_AVAILABLE DATA_:
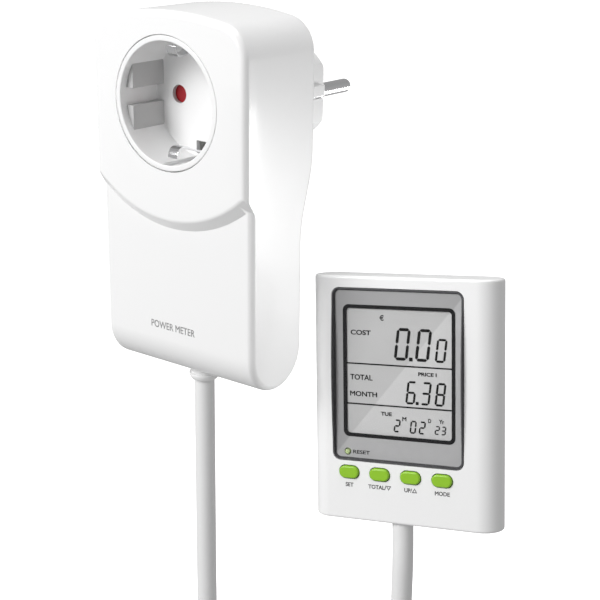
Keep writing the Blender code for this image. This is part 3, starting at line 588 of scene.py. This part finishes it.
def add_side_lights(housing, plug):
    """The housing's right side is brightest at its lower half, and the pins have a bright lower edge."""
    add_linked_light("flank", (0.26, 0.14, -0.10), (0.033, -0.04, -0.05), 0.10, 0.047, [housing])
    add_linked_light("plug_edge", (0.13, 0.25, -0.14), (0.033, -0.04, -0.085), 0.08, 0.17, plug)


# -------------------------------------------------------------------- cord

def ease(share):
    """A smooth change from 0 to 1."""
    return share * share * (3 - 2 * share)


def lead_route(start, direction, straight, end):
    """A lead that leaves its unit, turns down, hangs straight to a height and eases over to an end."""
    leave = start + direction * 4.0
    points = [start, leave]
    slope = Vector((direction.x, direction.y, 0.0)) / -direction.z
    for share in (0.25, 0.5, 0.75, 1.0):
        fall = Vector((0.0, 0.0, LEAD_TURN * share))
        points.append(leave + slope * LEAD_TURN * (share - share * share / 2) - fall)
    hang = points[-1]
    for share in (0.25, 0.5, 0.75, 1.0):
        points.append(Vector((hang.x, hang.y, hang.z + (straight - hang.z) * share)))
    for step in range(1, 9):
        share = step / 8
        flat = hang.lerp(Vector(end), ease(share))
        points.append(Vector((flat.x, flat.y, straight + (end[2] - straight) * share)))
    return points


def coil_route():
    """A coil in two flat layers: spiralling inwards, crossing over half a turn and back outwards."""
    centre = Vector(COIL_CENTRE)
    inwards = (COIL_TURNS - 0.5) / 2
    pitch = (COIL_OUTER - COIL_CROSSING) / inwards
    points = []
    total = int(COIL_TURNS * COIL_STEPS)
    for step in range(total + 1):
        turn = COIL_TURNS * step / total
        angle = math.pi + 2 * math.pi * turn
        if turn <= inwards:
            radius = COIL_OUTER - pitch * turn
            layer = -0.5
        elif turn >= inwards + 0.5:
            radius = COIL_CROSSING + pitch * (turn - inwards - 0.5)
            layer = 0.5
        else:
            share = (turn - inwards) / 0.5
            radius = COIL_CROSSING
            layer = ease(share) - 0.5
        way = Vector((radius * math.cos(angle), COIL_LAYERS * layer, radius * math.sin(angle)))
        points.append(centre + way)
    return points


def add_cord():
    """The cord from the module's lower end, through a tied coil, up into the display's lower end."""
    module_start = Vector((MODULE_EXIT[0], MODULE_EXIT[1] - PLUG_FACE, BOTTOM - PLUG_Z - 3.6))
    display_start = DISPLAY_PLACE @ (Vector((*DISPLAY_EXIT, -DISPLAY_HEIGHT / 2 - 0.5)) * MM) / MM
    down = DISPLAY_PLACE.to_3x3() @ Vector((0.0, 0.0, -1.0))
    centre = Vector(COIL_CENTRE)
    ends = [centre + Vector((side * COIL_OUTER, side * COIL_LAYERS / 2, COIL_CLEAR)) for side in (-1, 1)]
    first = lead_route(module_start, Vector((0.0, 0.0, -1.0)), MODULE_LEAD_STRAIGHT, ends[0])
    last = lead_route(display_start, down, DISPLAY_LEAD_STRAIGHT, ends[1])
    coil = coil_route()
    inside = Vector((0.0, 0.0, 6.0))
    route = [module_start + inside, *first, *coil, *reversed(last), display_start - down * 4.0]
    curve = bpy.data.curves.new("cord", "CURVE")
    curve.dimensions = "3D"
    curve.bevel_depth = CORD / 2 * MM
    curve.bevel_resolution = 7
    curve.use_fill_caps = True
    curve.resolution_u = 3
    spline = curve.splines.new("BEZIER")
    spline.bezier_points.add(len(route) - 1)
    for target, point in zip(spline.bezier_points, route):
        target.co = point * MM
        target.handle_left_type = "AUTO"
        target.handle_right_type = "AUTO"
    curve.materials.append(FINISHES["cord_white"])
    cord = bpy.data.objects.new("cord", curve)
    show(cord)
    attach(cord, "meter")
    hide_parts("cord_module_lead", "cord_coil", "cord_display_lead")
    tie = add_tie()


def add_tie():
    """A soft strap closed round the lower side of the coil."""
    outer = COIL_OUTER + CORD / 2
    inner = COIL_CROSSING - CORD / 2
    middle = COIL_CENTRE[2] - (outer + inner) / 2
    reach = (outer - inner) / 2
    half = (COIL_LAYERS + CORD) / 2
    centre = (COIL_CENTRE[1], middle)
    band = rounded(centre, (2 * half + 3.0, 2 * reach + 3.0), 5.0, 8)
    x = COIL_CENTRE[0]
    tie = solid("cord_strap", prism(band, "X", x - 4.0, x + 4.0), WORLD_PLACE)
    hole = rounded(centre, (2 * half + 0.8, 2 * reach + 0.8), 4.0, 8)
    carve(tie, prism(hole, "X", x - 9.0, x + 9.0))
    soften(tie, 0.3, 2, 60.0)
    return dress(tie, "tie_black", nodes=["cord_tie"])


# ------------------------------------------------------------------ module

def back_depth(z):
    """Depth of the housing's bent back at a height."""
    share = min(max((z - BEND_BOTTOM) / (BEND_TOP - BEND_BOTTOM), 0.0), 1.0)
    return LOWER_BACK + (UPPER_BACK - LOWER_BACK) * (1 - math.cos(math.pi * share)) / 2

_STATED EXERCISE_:
All the data must be duplicated exactly, with nothing added or removed.

_ANSWER FOR THIS EXERCISE_:
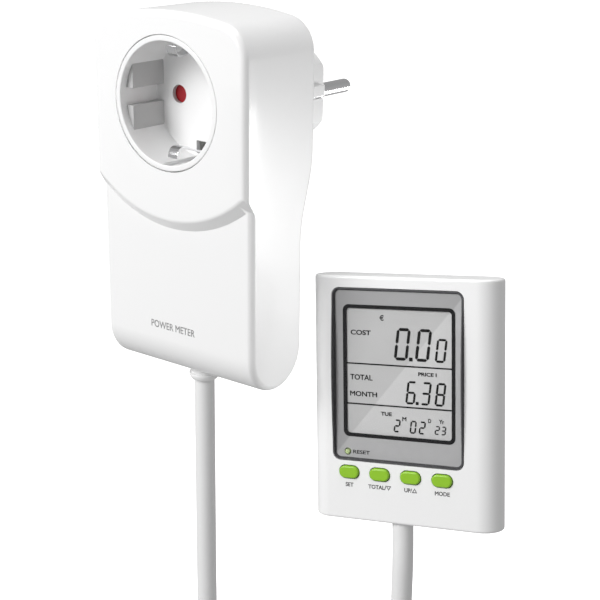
Keep writing the Blender code for this image. This is part 3, starting at line 588 of scene.py. This part finishes it.
def add_side_lights(housing, plug):
    """The housing's right side is brightest at its lower half, and the pins have a bright lower edge."""
    add_linked_light("flank", (0.26, 0.14, -0.10), (0.033, -0.04, -0.05), 0.10, 0.047, [housing])
    add_linked_light("plug_edge", (0.13, 0.25, -0.14), (0.033, -0.04, -0.085), 0.08, 0.17, plug)


# -------------------------------------------------------------------- cord

def ease(share):
    """A smooth change from 0 to 1."""
    return share * share * (3 - 2 * share)


def lead_route(start, direction, straight, end):
    """A lead that leaves its unit, turns down, hangs straight to a height and eases over to an end."""
    leave = start + direction * 4.0
    points = [start, leave]
    slope = Vector((direction.x, direction.y, 0.0)) / -direction.z
    for share in (0.25, 0.5, 0.75, 1.0):
        fall = Vector((0.0, 0.0, LEAD_TURN * share))
        points.append(leave + slope * LEAD_TURN * (share - share * share / 2) - fall)
    hang = points[-1]
    for share in (0.25, 0.5, 0.75, 1.0):
        points.append(Vector((hang.x, hang.y, hang.z + (straight - hang.z) * share)))
    for step in range(1, 9):
        share = step / 8
        flat = hang.lerp(Vector(end), ease(share))
        points.append(Vector((flat.x, flat.y, straight + (end[2] - straight) * share)))
    return points


def coil_route():
    """A coil in two flat layers: spiralling inwards, crossing over half a turn and back outwards."""
    centre = Vector(COIL_CENTRE)
    inwards = (COIL_TURNS - 0.5) / 2
    pitch = (COIL_OUTER - COIL_CROSSING) / inwards
    points = []
    total = int(COIL_TURNS * COIL_STEPS)
    for step in range(total + 1):
        turn = COIL_TURNS * step / total
        angle = math.pi + 2 * math.pi * turn
        if turn <= inwards:
            radius = COIL_OUTER - pitch * turn
            layer = -0.5
        elif turn >= inwards + 0.5:
            radius = COIL_CROSSING + pitch * (turn - inwards - 0.5)
            layer = 0.5
        else:
            share = (turn - inwards) / 0.5
            radius = COIL_CROSSING
            layer = ease(share) - 0.5
        way = Vector((radius * math.cos(angle), COIL_LAYERS * layer, radius * math.sin(angle)))
        points.append(centre + way)
    return points


def add_cord():
    """The cord from the module's lower end, through a tied coil, up into the display's lower end."""
    module_start = Vector((MODULE_EXIT[0], MODULE_EXIT[1] - PLUG_FACE, BOTTOM - PLUG_Z - 3.6))
    display_start = DISPLAY_PLACE @ (Vector((*DISPLAY_EXIT, -DISPLAY_HEIGHT / 2 - 0.5)) * MM) / MM
    down = DISPLAY_PLACE.to_3x3() @ Vector((0.0, 0.0, -1.0))
    centre = Vector(COIL_CENTRE)
    ends = [centre + Vector((side * COIL_OUTER, side * COIL_LAYERS / 2, COIL_CLEAR)) for side in (-1, 1)]
    first = lead_route(module_start, Vector((0.0, 0.0, -1.0)), MODULE_LEAD_STRAIGHT, ends[0])
    last = lead_route(display_start, down, DISPLAY_LEAD_STRAIGHT, ends[1])
    coil = coil_route()
    inside = Vector((0.0, 0.0, 6.0))
    route = [module_start + inside, *first, *coil, *reversed(last), display_start - down * 4.0]
    curve = bpy.data.curves.new("cord", "CURVE")
    curve.dimensions = "3D"
    curve.bevel_depth = CORD / 2 * MM
    curve.bevel_resolution = 7
    curve.use_fill_caps = True
    curve.resolution_u = 3
    spline = curve.splines.new("BEZIER")
    spline.bezier_points.add(len(route) - 1)
    for target, point in zip(spline.bezier_points, route):
        target.co = point * MM
        target.handle_left_type = "AUTO"
        target.handle_right_type = "AUTO"
    curve.materials.append(FINISHES["cord_white"])
    cord = bpy.data.objects.new("cord", curve)
    show(cord)
    attach(cord, "meter")
    hide_parts("cord_module_lead", "cord_coil", "cord_display_lead")
    tie = add_tie()


def add_tie():
    """A soft strap closed round the lower side of the coil."""
    outer = COIL_OUTER + CORD / 2
    inner = COIL_CROSSING - CORD / 2
    middle = COIL_CENTRE[2] - (outer + inner) / 2
    reach = (outer - inner) / 2
    half = (COIL_LAYERS + CORD) / 2
    centre = (COIL_CENTRE[1], middle)
    band = rounded(centre, (2 * half + 3.0, 2 * reach + 3.0), 5.0, 8)
    x = COIL_CENTRE[0]
    tie = solid("cord_strap", prism(band, "X", x - 4.0, x + 4.0), WORLD_PLACE)
    hole = rounded(centre, (2 * half + 0.8, 2 * reach + 0.8), 4.0, 8)
    carve(tie, prism(hole, "X", x - 9.0, x + 9.0))
    soften(tie, 0.3, 2, 60.0)
    return dress(tie, "tie_black", nodes=["cord_tie"])


# ------------------------------------------------------------------ module

def back_depth(z):
    """Depth of the housing's bent back at a height."""
    share = min(max((z - BEND_BOTTOM) / (BEND_TOP - BEND_BOTTOM), 0.0), 1.0)
    return LOWER_BACK + (UPPER_BACK - LOWER_BACK) * (1 - math.cos(math.pi * share)) / 2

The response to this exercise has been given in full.